In 1998, during the U.N. weapons inspection crisis over Iraq, Smyth wrote "Playing the Iran Card" in The Village Voice. In 1998, after the East Africa U.S. embassy bombings, he teamed up with terrorism expert Peter Bergen. Their story in The New Republic--based on separate reporting in Sudan and Afghanistan--was among the first to suggest that Osama bin Laden was behind the simultaneous U.S. embassy bombings in Kenya and Tanzania. Smyth and another colleague, Jason Vest, stayed on the al-Qaeda leader's trail in a Voice piece later heralded as "Bin Laden three years before 9/11."

Automobile sent Smyth the same year to cover "Heroes of the Revolution" or the mechanics who keep classic American cars running without spare parts. In Salon.com he later wrote a Letter from Havana about the Communist regime's new tolerance of emerging gay culture. One 1999 piece in IntellectualCapital.com, "The Genocide Doctrine," was later republished in the book William J. Clinton. In 1999 Smyth contributed to Crimes of War: What the Public Should Know.

In 2000 Smyth became Washington Representative of the Committee to Protect Journalists. At the same time, he worked in Colombia for the Washington-based International Consortium of Investigative Journalists.
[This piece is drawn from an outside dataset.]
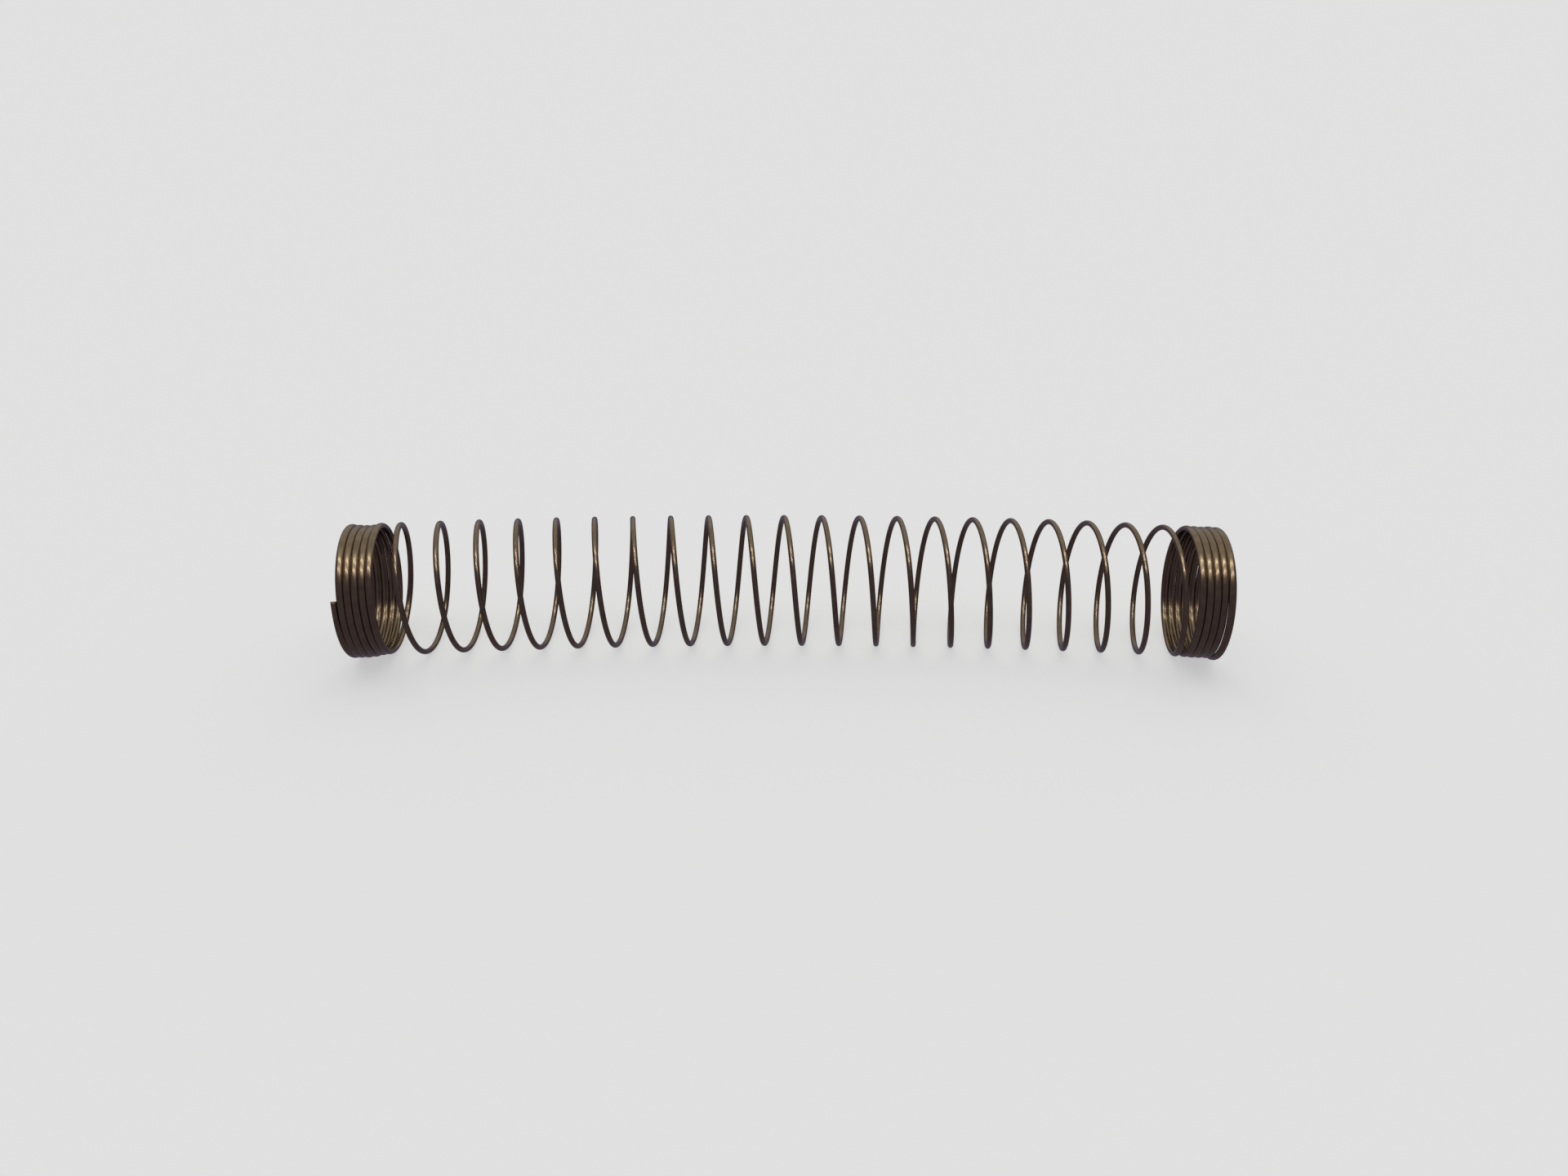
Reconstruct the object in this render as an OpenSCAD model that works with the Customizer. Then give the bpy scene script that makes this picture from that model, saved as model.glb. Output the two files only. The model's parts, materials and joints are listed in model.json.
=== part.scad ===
// Spring coil toy: one round wire wound into a long, open, right-handed coil, with a
// close-wound bunch of turns at each end. It lies on its side along X, pulled a little open
// and bowed slightly to the front at both ends.
// It rests on z = 0, and the origin is below the middle of its box. All sizes are in mm.
// The wire is round in the open turns and at its tips, and wider along the axis in between.
//
// The wire is split where the spring flexes. Each open turn is two half turns, a down the
// front and b up the back. At the top of the coil a turn slides along the axis past the
// next, and at the bottom its two halves swing about the middle of the coil. The turns of
// the end coils meet face to face and don't move on each other. They are numbered from the
// open part outwards, and the last one of each end has the cut tip.

/* [Wire and coil] */
// Diameter of the round wire
wire_d = 1; // [0.8:0.05:1]
// Mean diameter of the coil, from wire centre to wire centre
coil_d = 24; // [20:0.5:30]
// Radius of the sideways bow along the spring
bow_radius = 750; // [500:10:3000]

/* [Open turns] */
// Number of open turns between the two end coils
open_turns = 20; // [4:2:24]
// Axial distance from one open turn to the next
open_pitch = 7.13; // [6:0.01:9]

/* [End coils] */
// Axial distance from one close-wound turn to the next
closed_pitch = 1.3; // [1.3:0.01:2]
// Width of the wire along the axis in the end coils, where its turns all but touch
closed_wire_w = 1.27; // [1:0.01:1.27]
// Turns of wire in the left end coil
left_turns = 5.8; // [4:0.1:6]
// Turns over which the left end changes from open to close-wound
left_taper = 0.5; // [0.3:0.01:2.5]
// Turns past the open part where that change starts
left_taper_from = 0.21; // [0:0.01:0.4]
// Turns of wire in the right end coil
right_turns = 5.8; // [4:0.1:6]
// Turns over which the right end changes from open to close-wound
right_taper = 0.38; // [0.3:0.01:2.5]
// Turns past the open part where that change starts
right_taper_from = 0.33; // [0:0.01:0.4]
// Share of the right end's change that is spread over the last of its open turns instead
right_slack = 0.15; // [0:0.01:0.3]

/* [Cut tips] */
// How far the left tip stands off the coil along the axis
left_tip_off = -0.12; // [-0.12:0.01:1]
// How far the right tip stands off the coil along the axis
right_tip_off = -0.05; // [-0.12:0.01:1]
// How far the right tip stands to the front
right_tip_front = 0.9; // [0:0.05:1.2]
// Turns over which a tip bends off
tip_bend = 1; // [0.4:0.05:1]

/* [Joints] */
// Gap between the cut faces of two neighbouring stretches of wire
joint_gap = 0.24; // [0.15:0.01:0.5]

/* [Hidden] */
// Sides of the wire's section, and rings along each turn
sides = 8;
rings_per_turn = 36;
// Section radius that gives the polygon the area of the round wire
section_r = wire_d / 2 * sqrt(2 * PI / (sides * sin(360 / sides)));
coil_r = coil_d / 2;
half_count = open_turns / 2;
half_gap_turns = joint_gap / 2 / (PI * coil_d);
left_end = -half_count - left_turns;
right_end = half_count + right_turns;
wire_colour = [0.36, 0.29, 0.22];
// The wire widens over this many turns, from this many turns past the open part, and it
// narrows to round again over the last turns before a tip
widening_turns = 0.5;
widening_from = 0.15;
narrowing_turns = 0.9;
// Where the right end's slack starts before the end of the open part, and over how many turns
slack_lead = 1.2;
slack_turns = 2;

// Places along the wire are turns counted from the top of the middle turn, negative to
// the left. The wire passes the top of the coil at whole turns and the bottom at halves.
// A span is a node's name and the places where its wire starts and ends.
function turn_name(n, half) = str("turn_", n < 10 ? "0" : "", n, "_", half);
LEFT_SPANS = [for (n = [1:ceil(left_turns)])
    let (to = 1 - half_count - n)
    [str("left_end_turn_", n), max(left_end, to - 1), n == 1 ? to - half_gap_turns : to]];
OPEN_SPANS = [for (n = [1:open_turns], half = [0, 1])
    let (from = n - 1 - half_count + half / 2)
    [turn_name(n, half == 0 ? "a" : "b"), from + half_gap_turns, from + 0.5 - half_gap_turns]];
RIGHT_SPANS = [for (n = [1:ceil(right_turns)])
    let (from = half_count + n - 1)
    [str("right_end_turn_", n), n == 1 ? from + half_gap_turns : from, min(right_end, from + 1)]];
SPANS = concat(LEFT_SPANS, OPEN_SPANS, RIGHT_SPANS);

// Smooth step from 0 to 1 over u from 0 to 1, and the area below it
function ease(u) = let (c = max(0, min(1, u))) c * c * (3 - 2 * c);
function ease_area(u) = u <= 0 ? 0 : u >= 1 ? u - 0.5 : pow(u, 3) - pow(u, 4) / 2;

// Distance along the axis on one side of the middle: the pitch eases from open to closed
function closing(turns, from, over) = over * ease_area((turns - half_count - from) / over);
function one_side(turns, from, over, slack) =
    open_pitch * turns
    - (open_pitch - closed_pitch) * (1 - slack) * closing(turns, from, over)
    - (open_pitch - closed_pitch) * slack * closing(turns, -slack_lead, slack_turns);
function axis_place(turns) = turns < 0
    ? -one_side(-turns, left_taper_from, left_taper, 0)
        - left_tip_off * ease((left_end + tip_bend - turns) / tip_bend)
    : one_side(turns, right_taper_from, right_taper, right_slack)
        + right_tip_off * ease((turns - right_end + tip_bend) / tip_bend);
function tip_front(turns) = right_tip_front * ease((turns - right_end + tip_bend) / tip_bend);

// The coil's axis is a level arc, and its ends curve to the front (-Y)
function axis_angle(turns) = axis_place(turns) / bow_radius * 180 / PI;
function axis_centre(angle) = [bow_radius * sin(angle), bow_radius * (cos(angle) - 1), 0];
function axis_along(angle) = [cos(angle), -sin(angle), 0];
function axis_back(angle) = [sin(angle), cos(angle), 0];

// How many times as wide along the axis the wire is as in the open turns
function widening(turns) =
    let (to_tip = turns < 0 ? turns - left_end : right_end - turns)
    1 + (closed_wire_w / wire_d - 1)
        * ease((abs(turns) - half_count - widening_from) / widening_turns)
        * ease(to_tip / narrowing_turns);

// One ring of points around the wire
function ring(turns) =
    let (
        angle = axis_angle(turns),
        out = cos(360 * turns) * [0, 0, 1] - sin(360 * turns) * axis_back(angle),
        centre = axis_centre(angle) + coil_r * out - tip_front(turns) * axis_back(angle)
    )
    [for (i = [0:sides - 1])
        let (phi = 360 * (i + 0.5) / sides)
        centre + section_r * (cos(phi) * out + widening(turns) * sin(phi) * axis_along(angle))];

function ring_count(from, to) = max(2, round((to - from) * rings_per_turn)) + 1;
function rings(from, to) =
    let (last = ring_count(from, to) - 1)
    [for (k = [0:last]) ring(from + (to - from) * k / last)];

// The box of the whole wire, which sets the origin
cloud = [for (span = SPANS, one = rings(span[1], span[2]), p = one) p];
xs = [for (p = cloud) p[0]];
ys = [for (p = cloud) p[1]];
zs = [for (p = cloud) p[2]];
origin = [(min(xs) + max(xs)) / 2, (min(ys) + max(ys)) / 2, min(zs)];

// A closed solid of the wire from one place to another
module wire_stretch(from, to) {
    count = ring_count(from, to);
    points = [for (one = rings(from, to), p = one) p - origin];
    skin = [for (k = [0:count - 2], i = [0:sides - 1])
        let (a = k * sides + i, b = k * sides + (i + 1) % sides)
        [a, b, b + sides, a + sides]];
    first_face = [for (i = [sides - 1:-1:0]) i];
    last_face = [for (i = [0:sides - 1]) (count - 1) * sides + i];
    polyhedron(points = points, faces = concat(skin, [first_face], [last_face]), convexity = 10);
}

module end_turn(span) {
    color(wire_colour) wire_stretch(span[1], span[2]);
}

module half_turn(span) {
    color(wire_colour) wire_stretch(span[1], span[2]);
}

for (span = concat(LEFT_SPANS, RIGHT_SPANS)) {
    end_turn(span);
}
for (span = OPEN_SPANS) {
    half_turn(span);
}
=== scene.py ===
"""The looks of the spring coil toy: its bronze wire, the floor, the light and the camera."""
import json
import math

import bpy
import numpy as np
from mathutils import Matrix, Vector


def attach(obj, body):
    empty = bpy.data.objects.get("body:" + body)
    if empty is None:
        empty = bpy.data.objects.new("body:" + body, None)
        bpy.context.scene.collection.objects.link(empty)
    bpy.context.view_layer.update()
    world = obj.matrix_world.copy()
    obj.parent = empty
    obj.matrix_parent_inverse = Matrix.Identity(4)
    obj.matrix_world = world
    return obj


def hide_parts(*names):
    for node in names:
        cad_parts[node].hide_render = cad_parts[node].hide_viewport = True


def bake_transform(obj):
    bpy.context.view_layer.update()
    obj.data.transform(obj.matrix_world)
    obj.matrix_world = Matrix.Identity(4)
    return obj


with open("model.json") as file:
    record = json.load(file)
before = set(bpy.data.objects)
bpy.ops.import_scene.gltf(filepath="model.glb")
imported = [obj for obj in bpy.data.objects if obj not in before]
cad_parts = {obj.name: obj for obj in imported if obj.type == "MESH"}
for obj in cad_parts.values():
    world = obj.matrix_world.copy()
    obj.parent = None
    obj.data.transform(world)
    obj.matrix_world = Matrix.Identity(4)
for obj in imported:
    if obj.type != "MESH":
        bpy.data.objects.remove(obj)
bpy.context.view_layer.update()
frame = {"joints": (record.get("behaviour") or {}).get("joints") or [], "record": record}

MM = 0.001

# ---------------------------------------------------------------- dimensions
# The wire follows the CAD model's own line. Places along it are turns counted from the top
# of the middle turn, negative to the left: tops are whole turns and bottoms are halves.
WIRE_R = 0.5 * MM
COIL_R = 12 * MM
BOW_R = 750 * MM
OPEN_TURNS = 20
OPEN_PITCH = 7.13 * MM
CLOSED_PITCH = 1.3 * MM
TIP_BEND_TURNS = 1.0
LEFT = {"turns": 5.8, "taper": 0.5, "from": 0.21, "slack": 0.0, "tip_off": -0.12 * MM}
RIGHT = {"turns": 5.8, "taper": 0.38, "from": 0.33, "slack": 0.15, "tip_off": -0.05 * MM}
SLACK_LEAD = 1.2
SLACK_TURNS = 2
HALF_COUNT = OPEN_TURNS / 2
LEFT_END = -HALF_COUNT - LEFT["turns"]
RIGHT_END = HALF_COUNT + RIGHT["turns"]

# The last turn at the right bulges to the front, and comes back before its tip over some turns
RIGHT_BULGE = 0.8 * MM
BULGE_BACK_FROM = 0.35
BULGE_BACK_OVER = 0.2

# The wire widens in the end coils, mostly along the axis, until its turns all but touch, and
# narrows again to its tips
CLOSED_WIRE_W = 1.296 * MM
CLOSED_WIRE_H = 1.08 * MM
WIDENING_TURNS = 0.5
WIDENING_FROM = 0.15
NARROWING_TURNS = 0.15

# The mesh of the wire
SIDES = 24
RINGS_PER_TURN = 96

# How far from the bottom of a turn its wire bends, in turns, and where the end coils stop
# being rigid
SIDE_BEND_HALF = 12 / 360
ARCH_BEND_HALF = 30 / 360
LEFT_RIGID_TO = -10.5
RIGHT_RIGID_FROM = 10.6
LINK_EASE = 0.15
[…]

In 2001 Smyth wrote CPJ's investigative report on Colombian paramilitary attacks against journalists, "Bad Press." He later wrote in Newsday about the Bush administration's handling of the homemade video implicating bin Laden in 9/11 attacks. In 2002 in The American Prospect, Smyth wrote ""Saddam's Real Opponents" later republished in The Iraq War Reader.
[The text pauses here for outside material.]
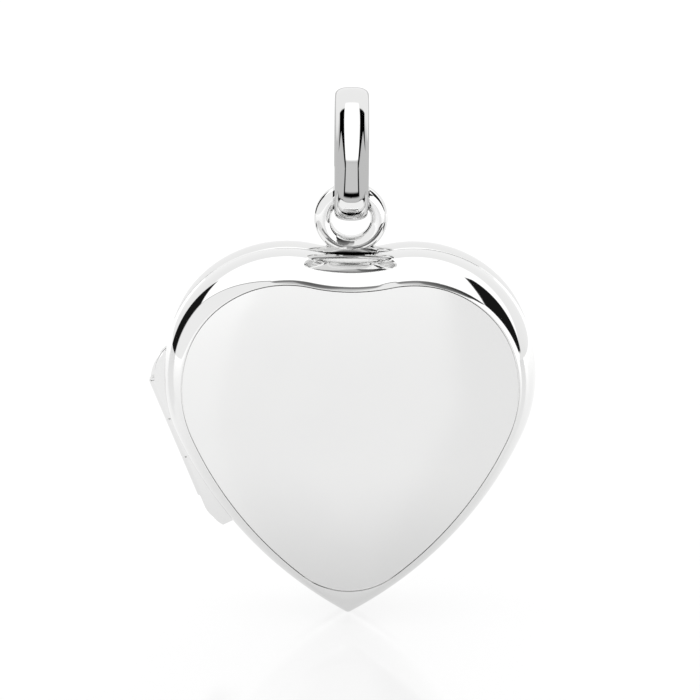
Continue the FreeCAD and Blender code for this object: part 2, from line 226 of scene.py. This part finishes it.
def heart_points(inset, tip_radius, y, drop=0.0):
    """The outline drawn in by inset and lowered by drop, in the plane at y, round from the cleft."""
    tip_turn = -math.acos(-SIDE_CENTRE.x / (SIDE_RADIUS - inset - tip_radius))
    tip_z = SIDE_CENTRE.z + (SIDE_RADIUS - inset - tip_radius) * math.sin(tip_turn)
    down = -math.pi / 2
    arcs = (
        (CLEFT_CENTRE, CLEFT_RADIUS + inset, down, down + CLEFT_TURN, CLEFT_STEPS),
        (LOBE_CENTRE, LOBE_RADIUS - inset, math.pi / 2 + CLEFT_TURN, LOBE_END, LOBE_STEPS),
        (SHOULDER_CENTRE, SHOULDER_RADIUS - inset, LOBE_END, SHOULDER_END, SHOULDER_STEPS),
        (SIDE_CENTRE, SIDE_RADIUS - inset, SHOULDER_END, tip_turn, SIDE_STEPS),
        (Vector((0, 0, tip_z)), tip_radius, tip_turn, down, TIP_STEPS),
    )
    right = []
    for centre, radius, start, end, steps in arcs:
        for step in range(steps):
            right.append(centre + unit(start + (end - start) * step / steps) * radius)
    point = Vector((0, 0, tip_z - tip_radius))
    left = [Vector((-spot.x, 0, spot.z)) for spot in reversed(right[1:])]
    return [Vector((spot.x, y, spot.z - drop)) * MM for spot in right + [point] + left]


def wall_point(turn):
    """(inset, depth) on the covers' section where the wall has turned this far from upright."""
    side = min(turn, SIDE_TURN)
    inset = SIDE_CURVE * (1 - math.cos(side))
    depth = STRAIGHT + SIDE_CURVE * math.sin(side)
    if turn > SIDE_TURN:
        inset += CORNER_CURVE * (math.cos(SIDE_TURN) - math.cos(turn))
        depth += CORNER_CURVE * (math.sin(turn) - math.sin(SIDE_TURN))
    return inset, depth


EDGE_INSET, EDGE_DEPTH = wall_point(FULL_TURN)


def tip_at(turn):
    """The point's radius where the wall has turned this far: crisp low down, soft round the face."""
    share = max(0.0, turn - TIP_KEPT) / (FULL_TURN - TIP_KEPT)
    return TIP_RADIUS + (FACE_TIP_RADIUS - TIP_RADIUS) * share**2


def half_levels(side, offset, groove=()):
    """Levels (inset, point radius, y, drop) from the middle of one cover's face to its straight wall."""
    levels = []
    squeeze = (EDGE_DEPTH - offset) / EDGE_DEPTH
    for step in range(CROWN_STEPS):
        share = 1 - step / CROWN_STEPS
        depth = EDGE_DEPTH + CROWN * (1 - (1 - share)**2)
        past = CROWN_REACH * share
        levels.append((EDGE_INSET + past, FACE_TIP_RADIUS - CROWN_SHARPENING * past, depth))
    for past, deep in groove:
        levels.append((EDGE_INSET + past, FACE_TIP_RADIUS, EDGE_DEPTH - deep))
    for step in range(TURN_STEPS + 1):
        turn = FULL_TURN * (1 - step / TURN_STEPS)
        inset, depth = wall_point(turn)
        levels.append((inset, tip_at(turn), depth))
    placed = []
    for inset, tip, depth in levels:
        drop = LEAN_DOWN * min(inset, EDGE_INSET)
        placed.append((offset + inset - drop, tip, SEAM_Y + side * depth * squeeze, drop))
    return placed


def cover_levels(side):
    """Down the outside, round the seam's edge and back up the inside."""
    third = EDGE_SOFT * 0.3
    edge = ((0.0, HALF_GAP + EDGE_SOFT), (third, HALF_GAP + third), (EDGE_SOFT, HALF_GAP), (WALL, HALF_GAP))
    seam = [(inset, TIP_RADIUS, SEAM_Y + side * depth) for inset, depth in edge]
    return half_levels(side, 0, GROOVE) + seam + half_levels(side, WALL)[::-1]


def new_object(name, vertices, faces):
    mesh = bpy.data.meshes.new(name)
    mesh.from_pydata(vertices, [], faces)
    work = bmesh.new()
    work.from_mesh(mesh)
    bmesh.ops.recalc_face_normals(work, faces=work.faces)
    work.to_mesh(mesh)
    work.free()
    made = bpy.data.objects.new(name, mesh)
    bpy.context.scene.collection.objects.link(made)
    return made


def joined_rings(rings, looped):
    """Vertices and faces of a skin over rings of points. It joins end to end, or is capped at the ends."""
    count = len(rings[0])
    vertices = [point for ring in rings for point in ring]
    pairs = [(index, index + 1) for index in range(len(rings) - 1)]
    faces = []
    if looped:
        pairs.append((len(rings) - 1, 0))
    else:
        faces.append(list(range(count)))
        faces.append(list(range(len(vertices) - count, len(vertices))))
    for first, second in pairs:
        for step in range(count):
            following = (step + 1) % count
            faces.append((first * count + step, first * count + following,
                          second * count + following, second * count + step))
    return vertices, faces


def heart_part(name, levels, looped=False):
    return new_object(name, *joined_rings([heart_points(*level) for level in levels], looped))


def upright_band(inset, tip, low, high):
    return [(inset, tip, low), (inset, tip, high)]


def picture_stack(side):
    """Card, window and frame of one half, stacked on the inside of its face."""
    half = "front" if side < 0 else "back"
    floor = SEAM_Y + side * (EDGE_DEPTH - WALL - STACK_GAP)
    parts = []
    for name, (inset, tip, thickness) in (("picture_card", CARD), ("window", WINDOW)):
        top = floor - side * thickness
        parts.append(heart_part(half + "_" + name + "_shape", upright_band(inset, tip, floor, top)))
        floor = top - side * STACK_GAP
    lip = floor - side * FRAME_LIP
    top = floor - side * FRAME_HEIGHT
    outer_tip, wall_tip, lip_tip = FRAME_TIP_RADII
    levels = (upright_band(FRAME_INSET, outer_tip, floor, top)
              + upright_band(FRAME_INSET + FRAME_WALL, wall_tip, top, lip)
              + upright_band(FRAME_LIP_INSET, lip_tip, lip, floor))
    parts.append(heart_part(half + "_picture_frame_shape", levels, looped=True))
    return parts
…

Smyth wrote "Iraq's Forgotten Majority" in The New York Times in October 2002, or less than six months before U.S.-led invasion, becoming perhaps the first national author to point out that most Iraqis are Shia Muslims who are also likely to aspire to power in any post-Saddam Iraq. One month later, in Newsday, he debunked the notion that Saddam and bin Ladin were allies, as Bin Laden has long derided Saddam as a false Muslim. On the eve of the invasion, Smyth wrote “Iraq’s Eclipsed Red Star” about the longstanding enmity between Saddam's Ba'athist regime and the Iraqi Communist Party.

After the U.S.-led invasion, Smyth wrote in The International Herald Tribune about the search for the remains of people including Gad Gross still missing in Iraq in the wake of the 1991 uprisings. Later, in the Los Angeles Times, Smyth compared his witnessing of torture by Saddam's guards with U.S. military interrogation and torture practices.

By 2003, Smyth also became CPJ's Journalist Security Coordinator, writing a dangerous assignment guidebook later translated into Spanish and Arabic. In 2004, he wrote in The Texas Observer about a nonprofit “law enforcement” front group created by the National Rifle Association and others to influence elections. The following year in The Texas Observer Smyth quoted DEA officials acknowledging Guatemala's late chief justice 12 years after his covered-up murder.

Smyth wrote “The Congressman and the Dictator’s Daughter” about Illinois Rep. Jerry Weller’s conflict of interest as a member of a subcommittee for Latin America who was married to a powerful Guatemalan congresswoman in 2006 in the Chicago Reader. Smyth documented Congressman Weller’s undisclosed beachfront properties in Nicaragua in another Chicago Reader story, which, after also being pursued by the Chicago Tribune, led Weller to leave Congress.

In Newsday Smyth wrote “A war ‘shock and awe’ didn’t win” about Iraq, and another piece about the fallout for Israel. In 2007 for CPJ Smyth wrote about the California Bay-area murder of “Local Newsman” Chauncey Bailey. Smyth blogged in TheHill.com about Tunisia Caucus’ apologies for the nation's despot. Smyth wrote “El Salvador’s Cold War Martyrs” in 2009, pegged to the 20th anniversaries of the both the nation’s Jesuit murders and the fall of the Berlin Wall.

The U.S. Holocaust Memorial Museum in 2010 published Smyth's study, “Painting the Maya Red: Military Doctrine and Speech in Guatemala’s Genocidal Acts.” He later wrote a CPJ blog about a court order against Crude, an evironmental documentary film. Harvard International Review published his piece, "Murdering with Impunity," in the fall of 2010.

In 2011 Smyth left the Committee to Protect Journalists full-time to become the part-time blogger and Senior Advisor for Journalist Security. He also founded and is executive director of Global Journalist Security, a new consulting and training firm dedicated to bringing appropriate and effective security skills to journalists living and working in less developed nations.

Smyth has taught journalism, global media, news history and political history at American University and the Corcoran College of Art + Design. He is an alumnus of Boston College as well as the Johns Hopkins University Paul H. Nitze School of Advanced International Studies. He was born in 1960 in New Jersey and lives with his family in Washington, D.C.